While watching the butterflies he experiences solace and stops to listen to the skylarks serenading one another.

She unintentionally loses track of time while in the cornfield because she is treasuring each moment of listening to the sounds of the creatures. and witnessing the commonly unnoticed beauty of nature. Rossetti walks in the spring and sees a bird humming and soaring with vital energies.

The mood of The Poem
The mood is quite joyous, and the playful freedom of the lark who dips and soars as butterflies dance between the stalks below, they express the optimism of tender, green, youth.
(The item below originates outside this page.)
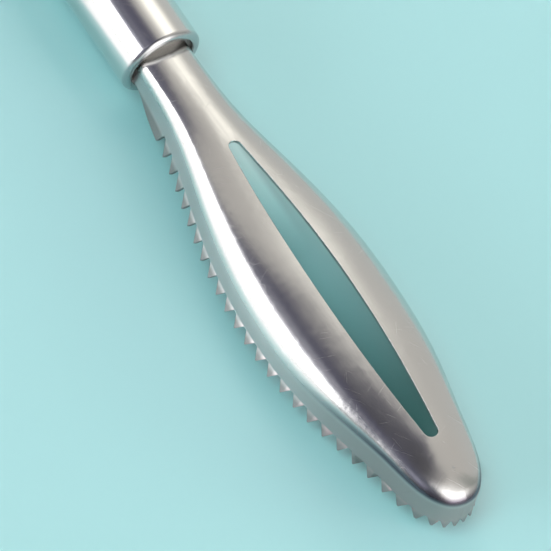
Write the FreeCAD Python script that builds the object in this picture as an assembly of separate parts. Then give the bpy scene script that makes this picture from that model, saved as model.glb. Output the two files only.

The poet is led to hypothesize the presence of an unseen love nesting below if for no other reason than that the springtime demands it and that the lark’s exuberant acrobatics must be directed to another because joy and hope cannot be solitary, but must be reciprocated. Coming as it does at the end of a happy poem about spring, the abrupt end line speaks an unspoken bitterness. The time has grown late, the sun is sinking, and the poet must get home for dinner. Is that why she cannot stay to listen as the lark’s mate listens? Or is that she is suddenly overwhelmed by loneliness, by the absence of love in her own life. By her jealousy and rage at an unseen bird who joys in the songs and dances, her husband makes for her? For you see, the poet has no husband to love but the poet does not complain, literally, she is looking for sympathy, she wants to communicate a concept. It is possible to understand love, real love, as taking joy in others accomplishments and still to live without it. That is the metaphor generated by the ironic ending to this poem.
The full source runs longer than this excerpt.